Cuando Julio Gil-Roldán Rodríguez, 39 años, era chiquito, los profesores lo ponían en primera fila. Y no porque fuera un mal tipo. Todo lo contrario, pero tenía una jiribilla, muchas veces tocada de humor, que le subvertía la clase a más de un maestro envarado de colegio religioso y con muchas ínfulas. Pero Julio no se achantó y siguió libre, y se hizo lector y escritor de cuadernos con versos y prosa. E intentó cien caminos. Y trabajó de mil cosas, y viajó sin equipaje, por fuera y por dentro, como el escritor-marinero Joseph Conrad. Y ahora está en La Laguna, que es puerto más o menos seguro. Hace tres años, publicó su primer libro, ‘El azar de una calle cualquiera’, una colección de escritos “en prosa con cadencia poética”, como dice en la solapa. Y comparte piso y confinamiento con Christian, estudiante de Química, con Rafa, fotógrafa y community manager, y su hija de diez años, Izha, ambas brasileñas. Una familia poco convencional salida del azar que se las arregla bien en esta guerra contra el coronavirus.
“Ahora es cuando agradeces haberte currado un poquito la casa”, dice Julio [a la izquierda de la foto] a punto de tomarse un café, contento con las plantas que tiene la terraza del piso, justo en la antigua zona de bares de La Laguna. “La verdad es que lo llevamos bien. Izha lo tiene súper asumido. Y yo a veces me disfrazo o juego a algo con ella”, cuenta. “Rafa es una persona muy alegre y enérgica, y eso ayuda. Aunque está muy mosqueada con lo que está haciendo Bolsonaro [presidente de Brasil, que se ha tomado a risa la pandemia]. Y luego, pues nos vamos encontrando a cada rato y nos vamos actualizando las noticias. Y nos decimos: ‘Coño, ¿tú por aquí?”, cuenta bromeando.
Julio lleva más de tres años practicando Yoga, así que nada más amanecer se toma un jugo y se pone a hacer ejercicio durante una hora y media.
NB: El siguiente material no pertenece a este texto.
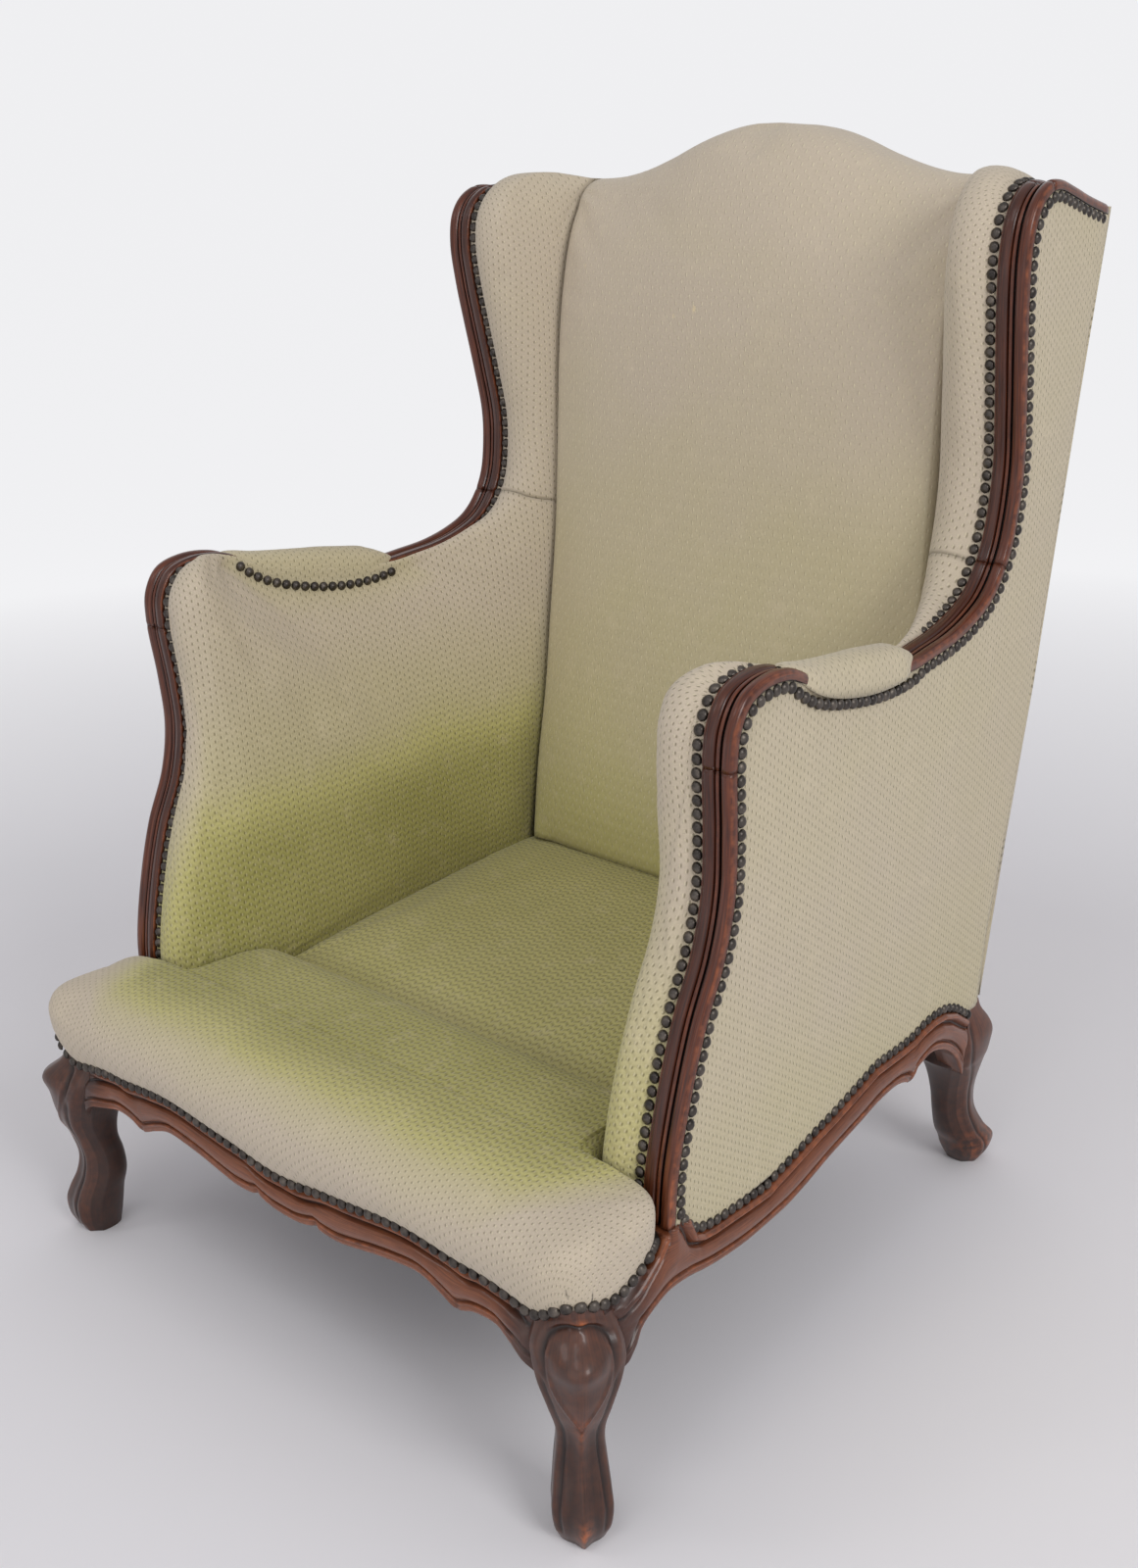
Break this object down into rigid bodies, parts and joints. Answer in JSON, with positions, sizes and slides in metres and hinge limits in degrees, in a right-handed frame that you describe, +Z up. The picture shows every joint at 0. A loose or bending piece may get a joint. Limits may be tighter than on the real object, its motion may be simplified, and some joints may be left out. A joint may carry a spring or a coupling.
{
  "type": "wing armchair",
  "caption": "Wing armchair with carved show-wood legs, rails and arms, scroll-shaped wings, camel back, close-nailed fabric and a bare sprung seat deck.",
  "frame": {"origin": "on the floor under the middle of the whole chair's box", "axes": "+Z up, the chair faces -Y, its right side seen from behind is +X"},
  "size_m": [0.7476, 0.7962, 1.08],
  "materials": {
    "show_wood": "stained and satin polished, darker in the grooves",
    "frame_wood": "bare sawn",
    "cover_fabric": "woven with short dashes, faded from olive to beige",
    "deck_fabric": "the same weave, unfaded olive",
    "nail_metal": "darkened bronze domes",
    "spring_steel": "plain wire",
    "jute": "coarse webbing and canvas",
    "black_cloth": "thin dust cloth"
  },
  "bodies": {
    "root": {"arm_post_right": "show_wood", "arm_post_left": "show_wood", "arm_rail_right": "show_wood", "arm_rail_left": "show_wood", "wing_stile_right": "show_wood", "wing_stile_left": "show_wood", "wing_top_rail_right": "show_wood", "wing_top_rail_left": "show_wood", "side_rail_right": "show_wood", "side_rail_left": "show_wood", "front_rail": "show_wood", "back_rail": "show_wood", "front_leg_right": "show_wood", "front_leg_left": "show_wood", "rear_post_right": "show_wood", "rear_post_left": "show_wood", "front_corner_block_right": "frame_wood", "front_corner_block_left": "frame_wood", "rear_corner_block_right": "frame_wood", "rear_corner_block_left": "frame_wood", "crest_rail": "frame_wood", "back_tack_rail": "frame_wood", "side_tack_rail_right": "frame_wood", "side_tack_rail_left": "frame_wood", "arm_tie_rail_right": "frame_wood", "arm_tie_rail_left": "frame_wood", "long_web_1": "jute", "long_web_2": "jute", "long_web_3": "jute", "cross_web_1": "jute", "cross_web_2": "jute", "cross_web_3": "jute", "spring_canvas": "jute", "coil_spring_1": "spring_steel", "coil_spring_2": "spring_steel", "coil_spring_3": "spring_steel", "coil_spring_4": "spring_steel", "coil_spring_5": "spring_steel", "coil_spring_6": "spring_steel", "dust_cover": "black_cloth", "seat_deck": "deck_fabric", "seat_lip": "cover_fabric", "inner_back_pad": "cover_fabric", "arm_top_pad_right": "cover_fabric", "arm_top_pad_left": "cover_fabric", "inner_arm_pad_right": "cover_fabric", "inner_arm_pad_left": "cover_fabric", "inner_wing_pad_right": "cover_fabric", "inner_wing_pad_left": "cover_fabric", "outer_side_cover_right": "cover_fabric", "outer_side_cover_left": "cover_fabric", "outer_back_cover": "cover_fabric", "nail_row_front": "nail_metal", "nail_row_outer_right": "nail_metal", "nail_row_outer_left": "nail_metal", "nail_row_post_inner_right": "nail_metal", "nail_row_post_inner_left": "nail_metal", "nail_row_wing_inner_right": "nail_metal", "nail_row_wing_inner_left": "nail_metal"}
  },
  "joints": []
}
Y luego a estudiar un curso de guía turístico que está haciendo, a punto de terminar el primero de los dos años. Cuando acaba, se dedica a inventar. “Le hice una casita a un mirlo que viene a visitarme. También conseguí un palé para terminar la cama. He hecho limpia de libros, de tuppers. Me he puesto con la escritura de un segundo libro que quiero sacar. Y con una revisión de una novela que escribí en el año 2000 y que quiero reformular, aunque voy a mantener la historia”.
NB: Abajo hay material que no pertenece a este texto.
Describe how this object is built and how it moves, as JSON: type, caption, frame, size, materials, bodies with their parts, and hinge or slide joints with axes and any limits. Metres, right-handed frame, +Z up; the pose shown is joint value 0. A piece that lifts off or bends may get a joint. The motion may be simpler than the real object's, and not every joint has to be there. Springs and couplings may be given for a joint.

Apenas sale, solo para comprar en la farmacia una medicina que le alivia las dolorosísimas cefaleas en racimo que a veces lo asaltan y que normalmente trata con oxígeno en el centro de salud. También va a comprar algo de comida. “En la calle, tengo la sensación de ser un forajido, mirando a los lados por si me ve la policía. No es culpabilidad, es como si estuviera haciendo algo malo”, cuenta. “La verdad que es un rollo distópico”. Como ‘1984’, de George Orwell. Como ‘La carretera’, de Cormac McCarthy.
Dice Julio que, cerca de los cuarenta, ya le apetece asentarse un poco. Hasta que empezó todo esto, estaba currando en una tasca, y hace poco estuvo dos meses en un rodaje en Fuerteventura, el último de varios, trabajando con el área encargada de las localizaciones. Pero tampoco tiene miedo al futuro: “Primero, porque ahora las preocupaciones están congeladas. Y segundo, porque hay que tener voluntad. No porque pienses bien, las cosas van a salir. Pero sin piensas mal, seguro que no salen”, dice, como si nos regalara un aforismo. “Además, yo tengo la suerte de que no se me caen los anillos por hacer ningún trabajo”. Así es mucho más fácil el viaje.